Source data
+ + +

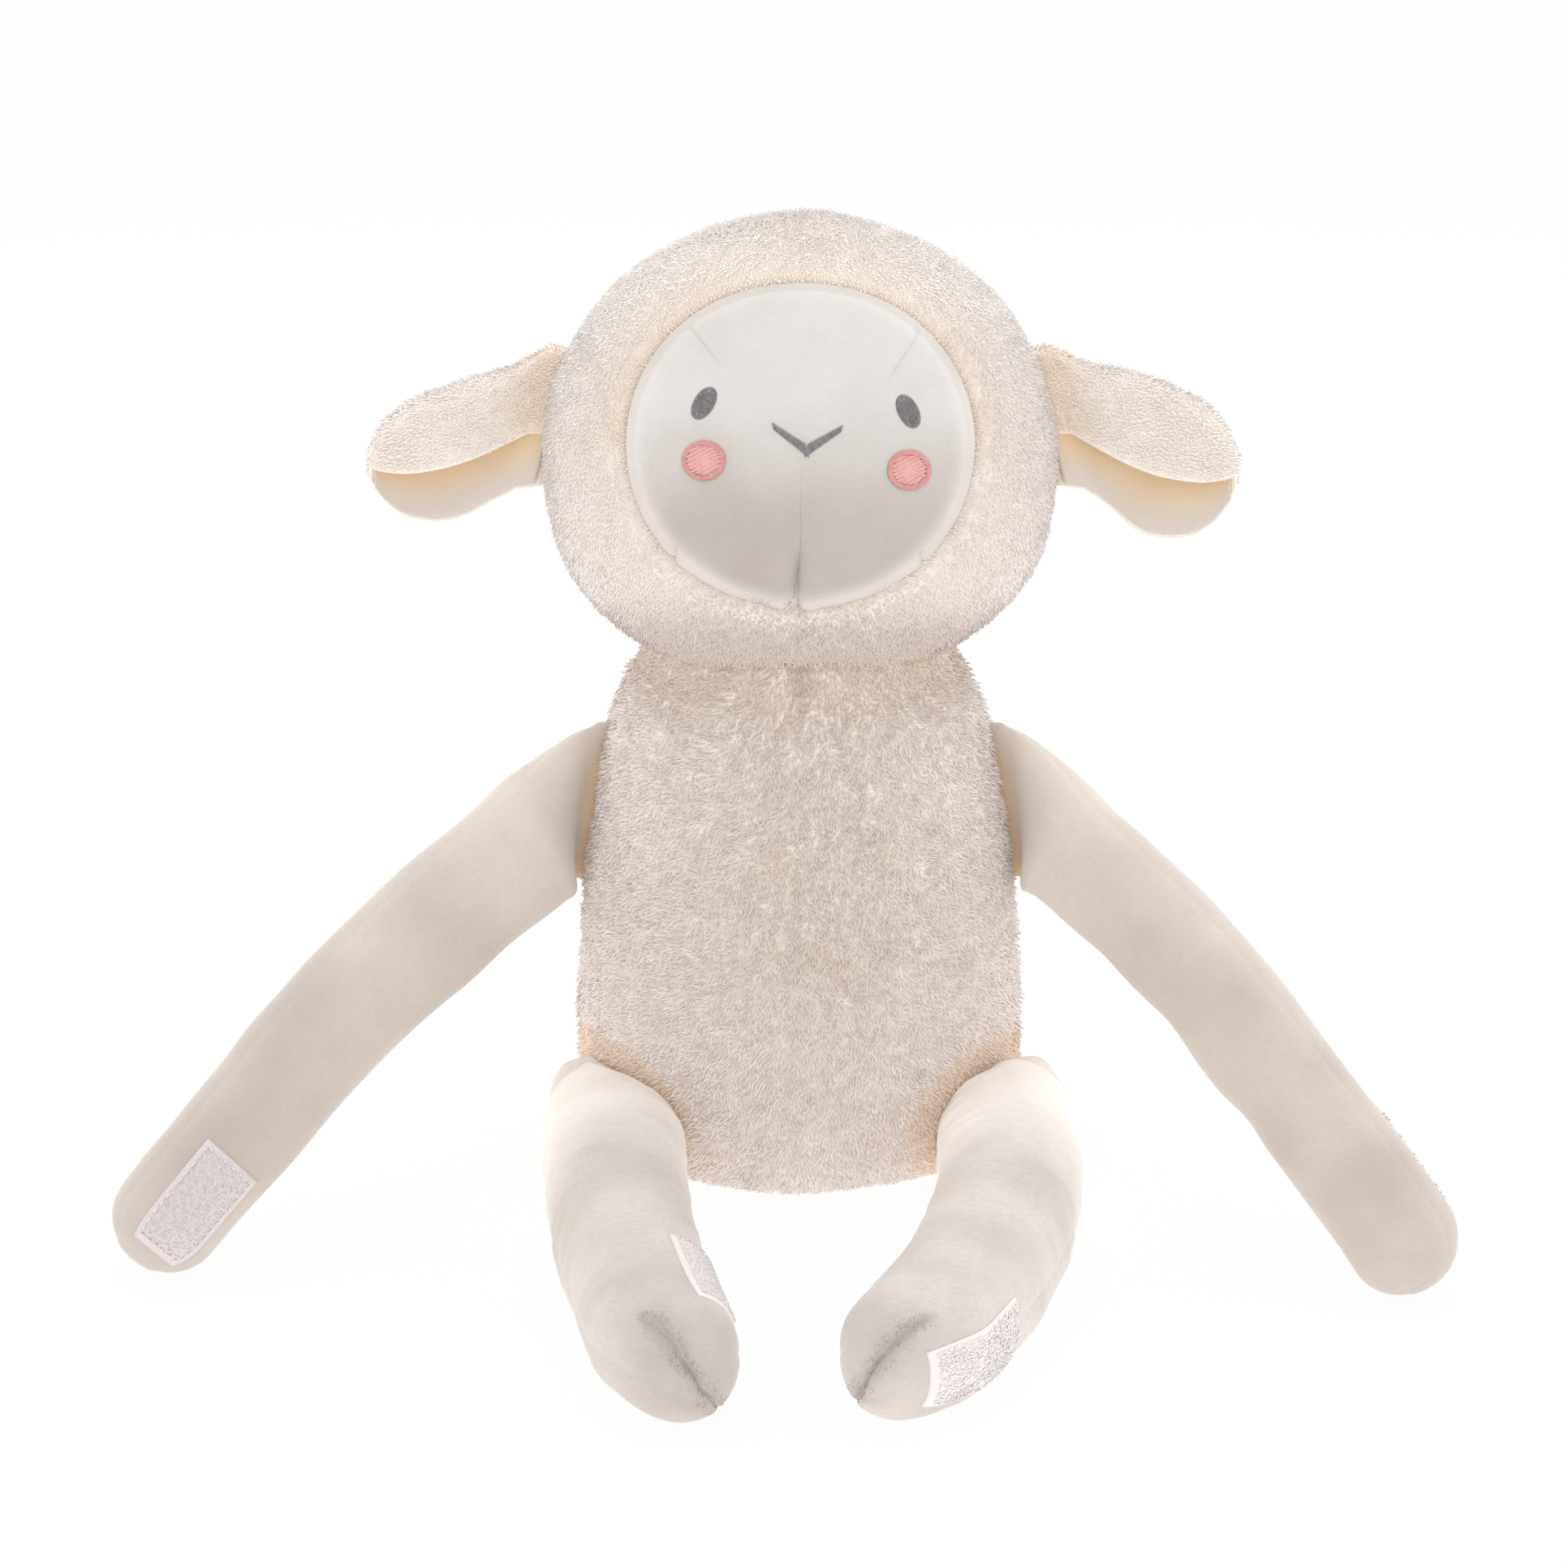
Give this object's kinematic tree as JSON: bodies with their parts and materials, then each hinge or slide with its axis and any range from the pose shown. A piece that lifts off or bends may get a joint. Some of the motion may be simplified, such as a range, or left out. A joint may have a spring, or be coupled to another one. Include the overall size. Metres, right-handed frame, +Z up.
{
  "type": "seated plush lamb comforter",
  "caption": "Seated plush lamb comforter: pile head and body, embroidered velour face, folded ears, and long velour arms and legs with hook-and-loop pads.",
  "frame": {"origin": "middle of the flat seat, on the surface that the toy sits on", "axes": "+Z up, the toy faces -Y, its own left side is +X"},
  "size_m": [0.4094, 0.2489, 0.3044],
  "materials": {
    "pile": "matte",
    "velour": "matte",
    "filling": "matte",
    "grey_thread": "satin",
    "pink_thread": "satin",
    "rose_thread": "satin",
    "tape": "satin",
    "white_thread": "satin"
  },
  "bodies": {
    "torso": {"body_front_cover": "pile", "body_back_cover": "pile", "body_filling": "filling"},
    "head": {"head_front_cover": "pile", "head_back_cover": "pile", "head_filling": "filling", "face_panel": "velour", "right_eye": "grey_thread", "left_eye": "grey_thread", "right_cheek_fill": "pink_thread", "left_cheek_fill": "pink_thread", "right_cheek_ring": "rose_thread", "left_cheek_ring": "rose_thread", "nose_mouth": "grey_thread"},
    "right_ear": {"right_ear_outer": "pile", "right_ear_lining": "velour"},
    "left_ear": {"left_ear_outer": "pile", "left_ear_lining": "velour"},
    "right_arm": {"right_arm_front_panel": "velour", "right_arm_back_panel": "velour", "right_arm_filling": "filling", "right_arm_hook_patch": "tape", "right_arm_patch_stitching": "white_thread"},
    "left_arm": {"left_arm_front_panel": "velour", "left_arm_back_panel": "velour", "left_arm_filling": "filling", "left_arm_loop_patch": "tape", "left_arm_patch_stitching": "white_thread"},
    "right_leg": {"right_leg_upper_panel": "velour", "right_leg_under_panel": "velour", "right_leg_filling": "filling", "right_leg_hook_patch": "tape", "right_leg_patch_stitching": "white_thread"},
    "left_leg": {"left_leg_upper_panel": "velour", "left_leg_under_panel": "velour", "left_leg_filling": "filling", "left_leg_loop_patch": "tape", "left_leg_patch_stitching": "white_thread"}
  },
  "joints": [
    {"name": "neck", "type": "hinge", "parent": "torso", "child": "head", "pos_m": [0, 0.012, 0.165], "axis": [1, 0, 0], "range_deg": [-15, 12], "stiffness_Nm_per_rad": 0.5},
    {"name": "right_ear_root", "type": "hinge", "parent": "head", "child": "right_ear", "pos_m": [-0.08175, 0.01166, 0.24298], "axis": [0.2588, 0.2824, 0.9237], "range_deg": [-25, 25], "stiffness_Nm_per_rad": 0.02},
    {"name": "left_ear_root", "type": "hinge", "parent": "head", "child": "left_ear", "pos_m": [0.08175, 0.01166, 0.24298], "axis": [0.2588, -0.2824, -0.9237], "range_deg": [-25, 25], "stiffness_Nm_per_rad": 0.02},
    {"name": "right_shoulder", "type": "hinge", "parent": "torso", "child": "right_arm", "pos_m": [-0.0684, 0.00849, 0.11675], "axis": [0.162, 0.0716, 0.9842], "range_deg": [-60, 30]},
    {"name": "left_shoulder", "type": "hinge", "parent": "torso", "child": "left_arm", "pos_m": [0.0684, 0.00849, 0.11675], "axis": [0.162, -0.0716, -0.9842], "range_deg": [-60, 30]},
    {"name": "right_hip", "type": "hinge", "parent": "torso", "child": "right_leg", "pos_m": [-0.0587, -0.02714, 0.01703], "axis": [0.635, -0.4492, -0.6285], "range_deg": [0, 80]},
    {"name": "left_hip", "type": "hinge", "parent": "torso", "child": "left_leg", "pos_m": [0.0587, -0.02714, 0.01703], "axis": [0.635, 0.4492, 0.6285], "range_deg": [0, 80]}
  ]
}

+ + +

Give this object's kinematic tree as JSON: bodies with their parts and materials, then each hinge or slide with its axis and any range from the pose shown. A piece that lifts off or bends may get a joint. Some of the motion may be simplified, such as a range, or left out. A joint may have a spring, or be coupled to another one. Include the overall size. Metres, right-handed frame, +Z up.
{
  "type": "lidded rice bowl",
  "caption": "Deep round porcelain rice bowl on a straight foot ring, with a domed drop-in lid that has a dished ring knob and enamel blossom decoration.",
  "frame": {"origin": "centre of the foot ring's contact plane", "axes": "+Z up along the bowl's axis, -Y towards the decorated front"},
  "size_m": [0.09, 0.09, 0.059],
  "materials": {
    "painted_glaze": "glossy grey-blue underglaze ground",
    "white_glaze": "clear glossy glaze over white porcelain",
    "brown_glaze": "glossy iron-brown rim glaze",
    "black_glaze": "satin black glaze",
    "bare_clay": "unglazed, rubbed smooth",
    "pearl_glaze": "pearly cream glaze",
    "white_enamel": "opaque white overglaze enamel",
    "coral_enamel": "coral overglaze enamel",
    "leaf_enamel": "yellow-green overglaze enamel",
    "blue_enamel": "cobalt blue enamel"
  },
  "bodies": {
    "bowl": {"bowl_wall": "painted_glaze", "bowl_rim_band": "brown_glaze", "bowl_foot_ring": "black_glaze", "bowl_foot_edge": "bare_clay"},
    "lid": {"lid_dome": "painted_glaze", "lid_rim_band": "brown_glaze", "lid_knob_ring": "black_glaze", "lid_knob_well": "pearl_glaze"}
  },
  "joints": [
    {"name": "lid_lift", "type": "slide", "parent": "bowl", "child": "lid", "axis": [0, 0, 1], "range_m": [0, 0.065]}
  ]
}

+ + +

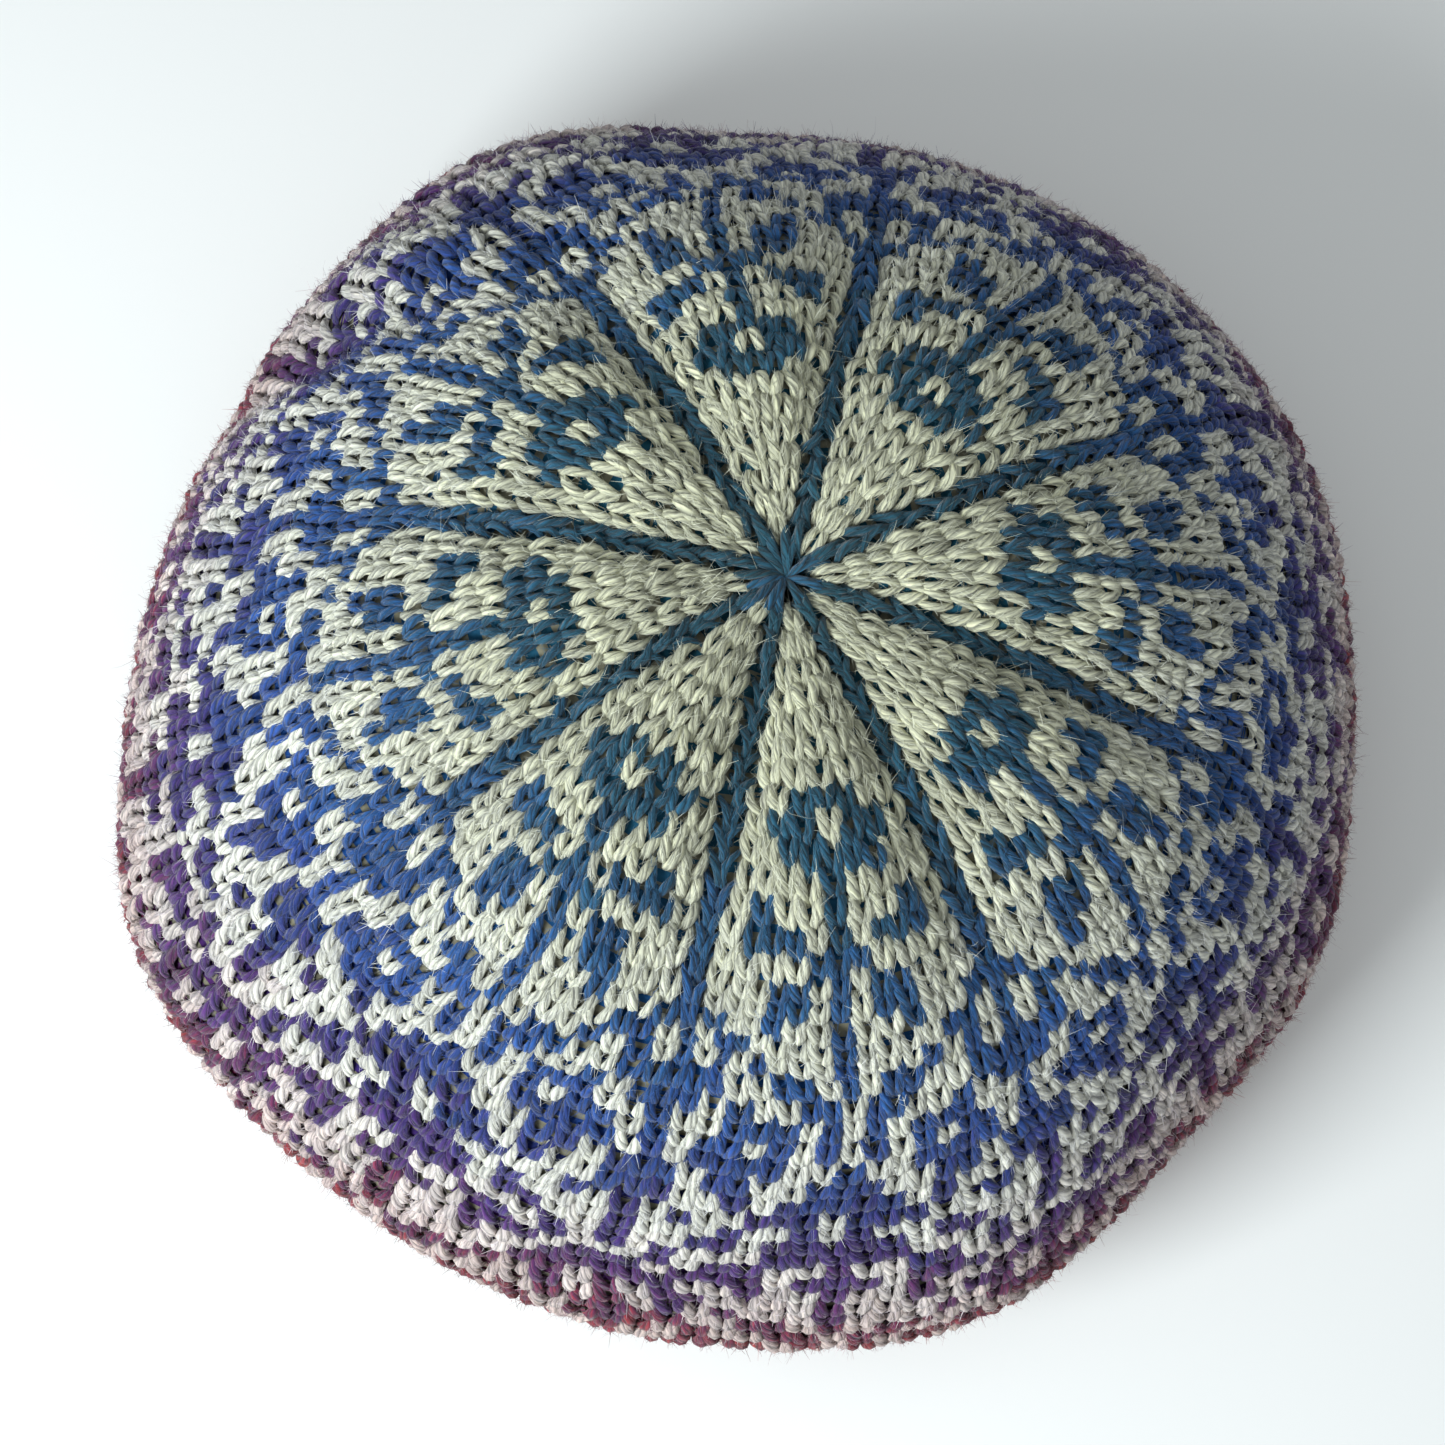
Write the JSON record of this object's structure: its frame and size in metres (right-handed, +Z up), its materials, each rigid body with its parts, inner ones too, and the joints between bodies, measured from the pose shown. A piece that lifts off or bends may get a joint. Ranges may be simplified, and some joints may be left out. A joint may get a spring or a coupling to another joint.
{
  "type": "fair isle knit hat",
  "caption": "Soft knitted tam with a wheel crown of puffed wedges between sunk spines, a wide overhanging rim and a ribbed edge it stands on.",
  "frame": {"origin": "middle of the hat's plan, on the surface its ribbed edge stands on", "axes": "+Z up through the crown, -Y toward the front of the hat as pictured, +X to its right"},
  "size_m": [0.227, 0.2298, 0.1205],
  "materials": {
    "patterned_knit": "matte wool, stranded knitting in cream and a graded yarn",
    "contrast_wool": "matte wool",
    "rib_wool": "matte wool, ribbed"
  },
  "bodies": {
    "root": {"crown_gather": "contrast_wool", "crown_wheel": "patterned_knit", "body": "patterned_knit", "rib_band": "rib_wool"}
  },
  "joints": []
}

+ + +

■ **PROBLEM**
Only lines holding the string "between" are wanted; gather each one from the entries above.

■ **THE OUTPUT**
Write the JSON record of this object's structure: its frame and size in metres (right-handed, +Z up), its materials, each rigid body with its parts, inner ones too, and the joints between bodies, measured from the pose shown. A piece that lifts off or bends may get a joint. Ranges may be simplified, and some joints may be left out. A joint may get a spring or a coupling to another joint.
  "caption": "Soft knitted tam with a wheel crown of puffed wedges between sunk spines, a wide overhanging rim and a ribbed edge it stands on.",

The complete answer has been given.